BRAVE five-year-old Dylan Munro is looking forward to "the best Christmas ever" after winning a trip to Lapland for being a model patient while enduring months of painful hospital treatment.

His relieved mum, Carrie Munro, said: "This is going to be an amazing Christmas. I am going to spoil Dylan and his brother rotten and the visit to Lapland has really given us something happy to remember after all the heartache."

Dylan came out of Birming-ham Children's Hospital only on Monday last week and is now on the road to recovery.

But this had meant him undergoing four months of gruelling chemotherapy for non-Hodgkins Lymphoma - a form of cancer which had attacked Dylan's bowel as well as causing him terrible pain leading up to diagnosis.

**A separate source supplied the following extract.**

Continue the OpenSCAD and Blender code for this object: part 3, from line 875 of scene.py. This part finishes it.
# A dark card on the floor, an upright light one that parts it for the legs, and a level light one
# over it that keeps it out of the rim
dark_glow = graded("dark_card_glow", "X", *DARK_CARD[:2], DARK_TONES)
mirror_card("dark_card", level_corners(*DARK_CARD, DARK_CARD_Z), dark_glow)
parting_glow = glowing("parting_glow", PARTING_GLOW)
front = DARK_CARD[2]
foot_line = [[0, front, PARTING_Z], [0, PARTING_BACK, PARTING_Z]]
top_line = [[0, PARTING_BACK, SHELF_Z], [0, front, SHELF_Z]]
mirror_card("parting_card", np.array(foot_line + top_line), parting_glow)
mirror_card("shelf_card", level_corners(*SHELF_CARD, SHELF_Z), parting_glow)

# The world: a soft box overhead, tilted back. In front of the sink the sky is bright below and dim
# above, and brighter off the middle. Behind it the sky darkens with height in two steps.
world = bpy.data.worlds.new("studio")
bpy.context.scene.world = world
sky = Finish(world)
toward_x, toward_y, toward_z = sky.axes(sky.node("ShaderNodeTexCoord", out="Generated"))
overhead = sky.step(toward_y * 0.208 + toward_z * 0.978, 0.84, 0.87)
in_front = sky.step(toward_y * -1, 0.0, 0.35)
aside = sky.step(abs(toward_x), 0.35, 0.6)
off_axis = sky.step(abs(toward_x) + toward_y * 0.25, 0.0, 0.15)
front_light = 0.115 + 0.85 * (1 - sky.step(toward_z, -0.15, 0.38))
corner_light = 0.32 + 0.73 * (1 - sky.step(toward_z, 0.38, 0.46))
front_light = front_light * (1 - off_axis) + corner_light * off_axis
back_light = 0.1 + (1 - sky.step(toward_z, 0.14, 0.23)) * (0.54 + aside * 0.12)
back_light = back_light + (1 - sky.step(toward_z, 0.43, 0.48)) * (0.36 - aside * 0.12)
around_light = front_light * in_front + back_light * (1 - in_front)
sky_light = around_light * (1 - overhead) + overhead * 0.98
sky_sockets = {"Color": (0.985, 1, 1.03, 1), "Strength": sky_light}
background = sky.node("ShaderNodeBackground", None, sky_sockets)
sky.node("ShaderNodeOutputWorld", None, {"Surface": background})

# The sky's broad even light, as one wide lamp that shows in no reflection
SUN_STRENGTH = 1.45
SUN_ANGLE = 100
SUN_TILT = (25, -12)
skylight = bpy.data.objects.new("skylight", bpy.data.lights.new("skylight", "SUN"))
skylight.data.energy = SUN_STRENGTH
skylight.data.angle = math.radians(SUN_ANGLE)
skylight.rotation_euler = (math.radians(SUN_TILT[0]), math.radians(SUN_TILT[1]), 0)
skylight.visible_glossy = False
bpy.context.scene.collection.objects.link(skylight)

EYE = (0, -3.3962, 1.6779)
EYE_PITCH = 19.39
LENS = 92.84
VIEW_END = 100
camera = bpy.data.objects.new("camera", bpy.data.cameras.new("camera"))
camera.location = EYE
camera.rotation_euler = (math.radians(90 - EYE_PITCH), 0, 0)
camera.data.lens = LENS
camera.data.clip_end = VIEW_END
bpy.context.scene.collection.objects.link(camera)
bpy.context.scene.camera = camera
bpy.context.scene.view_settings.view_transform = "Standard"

During his lengthy spell in hospital, the plucky youngster, who lives with his mother and brother, Curtis, in Jubilee Drive, Kidderminster, was so well behaved that the children's cancer social work team put his name forward for one of the trips to Lapland offered by the When You Wish Upon a Star charity.

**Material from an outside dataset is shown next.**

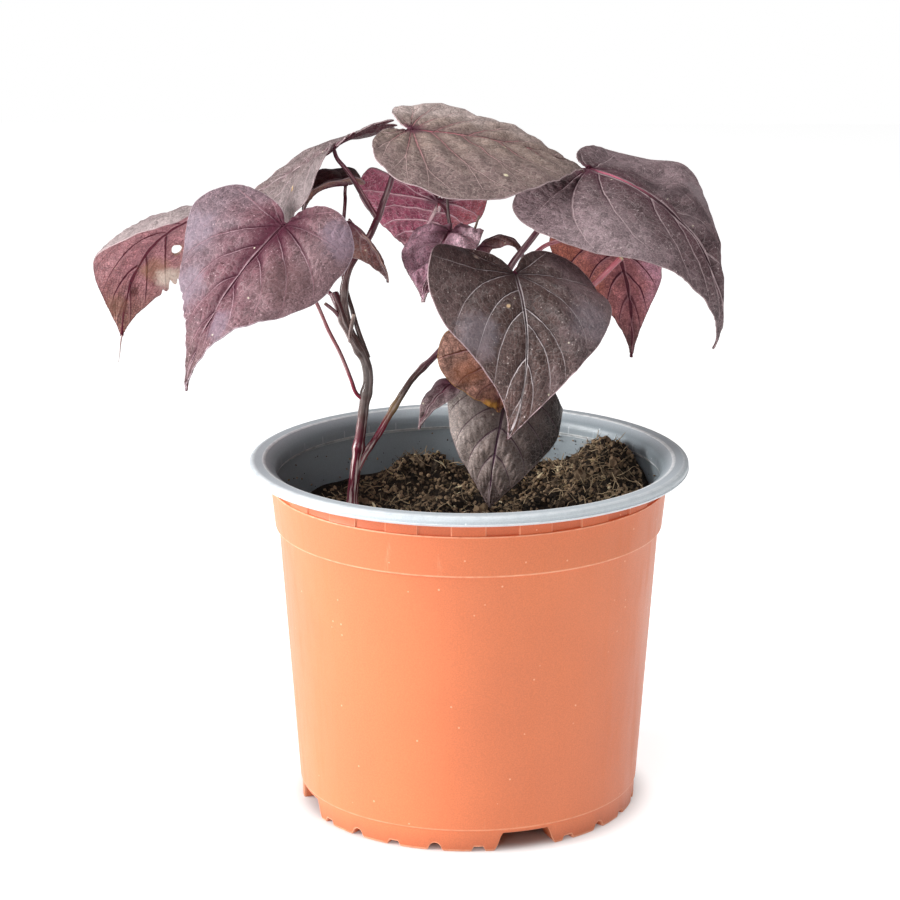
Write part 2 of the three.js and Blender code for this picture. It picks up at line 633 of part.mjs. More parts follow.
// Gives the middle surface its thickness, with the same triangles on both faces.
function makeLeaf(name, leaf) {
  const { points, triangles, margin } = bladeSurface(leaf);
  const normals = points.map(() => new THREE.Vector3());
  for (const [a, b, c] of triangles) {
    const edge = points[b].clone().sub(points[a]);
    const facing = edge.cross(points[c].clone().sub(points[a]));
    for (const corner of [a, b, c]) {
      normals[corner].add(facing);
    }
  }
  const half = BLADE_THICKNESS / 2;
  const upper = points.map((p, i) => p.clone().addScaledVector(normals[i].normalize(), half));
  const lower = points.map((p, i) => p.clone().addScaledVector(normals[i], -half));
  const count = points.length;
  const faces = triangles.flatMap(([a, b, c]) => [a, b, c, count + a, count + c, count + b]);
  margin.forEach((from, i) => {
    const to = margin[(i + 1) % margin.length];
    faces.push(from, count + from, count + to, from, count + to, to);
  });
  const solid = toSolid(indexedGeometry([...upper, ...lower], faces));
  return finish(name, toGeometry(solid), leaf.colour, 0.55);
}

// ---- stems --------------------------------------------------------------------------------

function stemRoute(stem) {
  const route = stem.route.map((p) => new THREE.Vector3(...p));
  if (stem.leaf) {
    const leaf = LEAVES[stem.leaf];
    const { up } = bladeAxes(leaf);
    const joint = new THREE.Vector3(...leaf.joint);
    route.push(joint.clone().addScaledVector(up, -STALK_END_RISE));
    route.push(joint.clone().addScaledVector(up, -STALK_END_GAP));
  }
  if (stem === STEMS.main) {
    route.unshift(new THREE.Vector3(STEM_BASE[0], STEM_BASE[1], SOIL_LEVEL - STEM_ROOT_DEPTH));
  }
  return new THREE.CatmullRomCurve3(route, false, 'centripetal');
}

// A round rod along a curve, which tapers from one radius to the other and is closed at its ends.
function rod(curve, [startRadius, endRadius]) {
  const steps = Math.max(3, Math.round(curve.getLength() / 5));
  const frames = curve.computeFrenetFrames(steps, false);
  const points = [];
  const triangles = [];
  for (let i = 0; i <= steps; i += 1) {
    const centre = curve.getPointAt(i / steps);
    const radius = THREE.MathUtils.lerp(startRadius, endRadius, i / steps);
    for (let k = 0; k < STEM_SIDES; k += 1) {
      const angle = k * 2 * Math.PI / STEM_SIDES;
      points.push(centre.clone()
        .addScaledVector(frames.normals[i], radius * Math.cos(angle))
        .addScaledVector(frames.binormals[i], radius * Math.sin(angle)));
    }
  }
  const [start, end] = [points.length, points.length + 1];
  points.push(curve.getPointAt(0), curve.getPointAt(1));
  const last = steps * STEM_SIDES;
  for (let k = 0; k < STEM_SIDES; k += 1) {
    const next = (k + 1) % STEM_SIDES;
    triangles.push(start, next, k);
    triangles.push(end, last + k, last + next);
    for (let i = 0; i < steps; i += 1) {
      const [here, there] = [i * STEM_SIDES, (i + 1) * STEM_SIDES];
      triangles.push(here + k, here + next, there + next);
      triangles.push(here + k, there + next, there + k);
    }
  }
  return toSolid(indexedGeometry(points, triangles));
}

function makeStems() {
  let stems = rod(stemRoute(STEMS.main), STEMS.main.radius);
  for (const stem of Object.values(STEMS).slice(1)) {
    stems = stems.add(rod(stemRoute(stem), stem.radius));
  }
  return finish('stems', toGeometry(stems), 0x5c4544, 0.6);
}

// ---- the whole plant ----------------------------------------------------------------------

const plant = new THREE.Group();
plant.add(makePot());
plant.add(makeSoil());
plant.add(makeStems());
for (const [name, leaf] of Object.entries(LEAVES)) {
  plant.add(makeLeaf(name, leaf));
}

const middle = new THREE.Box3().setFromObject(plant).getCenter(new THREE.Vector3());
plant.position.set(-middle.x, -middle.y, 0);

const sweetPotatoVine = new THREE.Group();
sweetPotatoVine.add(plant);

export default sweetPotatoVine;
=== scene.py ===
"""A young sweet potato vine in its nursery pot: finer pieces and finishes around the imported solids.

The plant is described in millimetres about the pot's axis, with the pot's foot at z = 0, as its
solids are. placed() turns such points into metres in the frame that everything is built in.
"""

import json
import math
from types import SimpleNamespace

import bmesh
import bpy
import numpy as np
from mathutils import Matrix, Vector
from mathutils.geometry import tessellate_polygon

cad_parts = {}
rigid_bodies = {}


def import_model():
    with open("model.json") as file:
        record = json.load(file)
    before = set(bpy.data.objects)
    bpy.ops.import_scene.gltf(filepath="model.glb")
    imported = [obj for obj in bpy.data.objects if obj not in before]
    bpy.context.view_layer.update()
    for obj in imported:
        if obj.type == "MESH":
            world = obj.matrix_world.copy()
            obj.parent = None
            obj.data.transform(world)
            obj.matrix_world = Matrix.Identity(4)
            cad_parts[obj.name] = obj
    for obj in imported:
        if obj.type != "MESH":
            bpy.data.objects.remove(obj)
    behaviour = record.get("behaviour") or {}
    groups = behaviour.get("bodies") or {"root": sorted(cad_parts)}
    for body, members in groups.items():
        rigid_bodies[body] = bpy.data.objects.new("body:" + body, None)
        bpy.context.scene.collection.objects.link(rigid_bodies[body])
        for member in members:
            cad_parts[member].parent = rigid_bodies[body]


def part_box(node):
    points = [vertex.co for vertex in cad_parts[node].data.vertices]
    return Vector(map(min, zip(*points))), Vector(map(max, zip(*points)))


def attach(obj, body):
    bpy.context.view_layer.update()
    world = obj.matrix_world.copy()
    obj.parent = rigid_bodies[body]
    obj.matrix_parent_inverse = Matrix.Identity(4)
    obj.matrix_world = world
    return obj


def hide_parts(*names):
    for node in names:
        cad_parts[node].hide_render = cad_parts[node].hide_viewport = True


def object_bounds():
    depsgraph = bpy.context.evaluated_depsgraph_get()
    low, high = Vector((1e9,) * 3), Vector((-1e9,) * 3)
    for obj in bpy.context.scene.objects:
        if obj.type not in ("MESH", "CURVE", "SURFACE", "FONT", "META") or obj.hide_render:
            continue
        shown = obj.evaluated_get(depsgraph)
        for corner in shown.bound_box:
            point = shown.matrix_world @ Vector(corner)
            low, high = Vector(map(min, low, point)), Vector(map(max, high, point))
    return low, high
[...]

Miss Munro, who is 29, said the nurses "had been amazed" by Dylan throughout his treatment, which began at the end of August, after an operation had confirmed the cancer.

Miss Munro said: "He was so, so polite - even when he was in agony. Even when the nurses came to take blood - which terrified him - he would say 'please' and 'thank you' ".

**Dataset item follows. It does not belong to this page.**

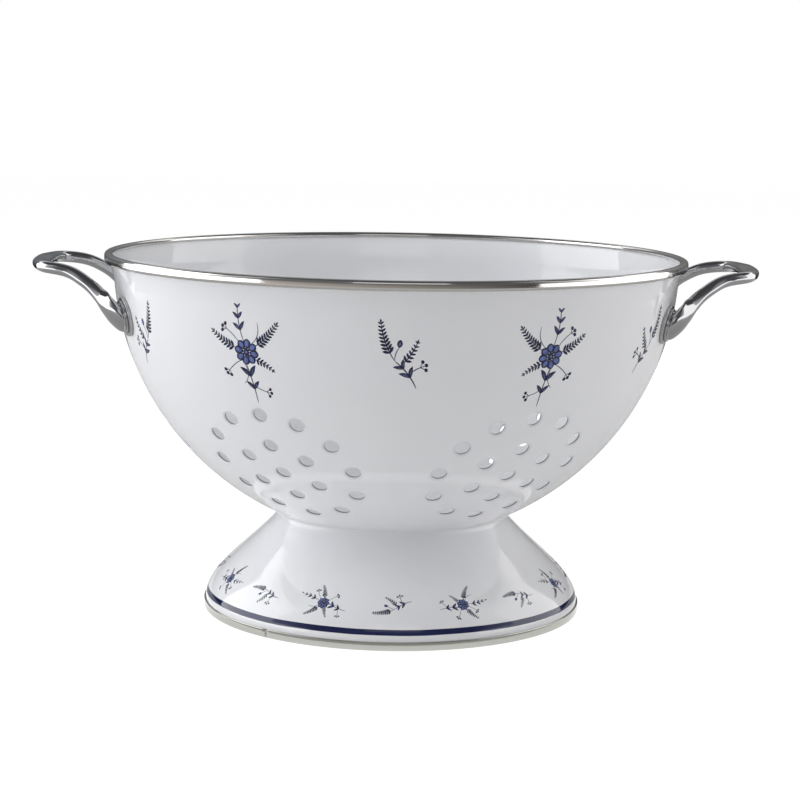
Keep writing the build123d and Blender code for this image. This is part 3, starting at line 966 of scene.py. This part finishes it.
def noise(tree, vector, scale, detail):
    """Output of a Noise Texture node."""
    inputs = {"Vector": vector, "Scale": scale, "Detail": detail}
    return place(tree, "ShaderNodeTexNoise", inputs).outputs[0]


def new_group(name, inputs, outputs):
    """Empty node group with named float or vector inputs and float outputs."""
    group = bpy.data.node_groups.new(name, "ShaderNodeTree")
    for key, value in inputs.items():
        kind = "NodeSocketVector" if value is None else "NodeSocketFloat"
        socket = group.interface.new_socket(name=key, in_out="INPUT", socket_type=kind)
        if value is not None:
            socket.default_value = value
    for key in outputs:
        group.interface.new_socket(name=key, in_out="OUTPUT", socket_type="NodeSocketFloat")
    return group, place(group, "NodeGroupInput").outputs, place(group, "NodeGroupOutput").inputs


def use_group(tree, group, inputs):
    """Outputs of a node group placed in a material."""
    return place(tree, "ShaderNodeGroup", inputs, node_tree=group).outputs


inputs = {"Vector": None, "Scale": 60.0}
kiln, given, result = new_group("kiln_unevenness", inputs, ["Height", "Cloud"])
finer = noise(kiln, given[0], math_of(kiln, "MULTIPLY", given[1], 5.0), 2.0)
peel = math_of(kiln, "MULTIPLY_ADD", finer, 0.18, noise(kiln, given[0], given[1], 1.0))
cloud = noise(kiln, given[0], math_of(kiln, "MULTIPLY", given[1], 0.25), 3.0)
kiln.links.new(peel, result[0])
kiln.links.new(remap(kiln, cloud, 0.3, 0.7), result[1])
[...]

This was in spite of Dylan's chemotherapy regime being more intensive than for many of the other children, said Miss Munro.

She explained Dylan was having the drugs - often associated with unpleasant side-effects - injected daily directly into his spine for a full week, rather than the more usual day or two at a time, followed by another day-or-so respite before resuming.

"The side-effects of the second and third blocks were the worst," said Miss Munro.

Dylan had suffered extremely severe mouth ulcers - so painful, he had to have large doses of morphine.

"He could not talk properly and could not even swallow his own saliva. It was really harrowing.

"As a mum you want to protect your child but I knew the therapy was the only thing which would make him well so, obviously, I had to let it carry on. "

But now Miss Munro is breathing a huge sigh of relief as the stoical boy is home - he even attended his Christmas party at Birchen Coppice First School last Wednesday.

The only sign of his recent traumatic experience has been the loss of his, usually blond, hair.

Miss Munro said: "When the doctor said cancer my heart sank. But now they have said they are quite happy to say he will make a full recovery. The disease is less serious in children."

The trip to Lapland had been "wonderful" she said. She had travelled to the country with Dylan and his brother on a plane from East Midlands Airport last Thursday.

"The boys saw Santa and Rudolph - a real reindeer. Dylan loved it to bits and his face was an absolute picture when he saw Father Christmas. They both really believe in him now," she said.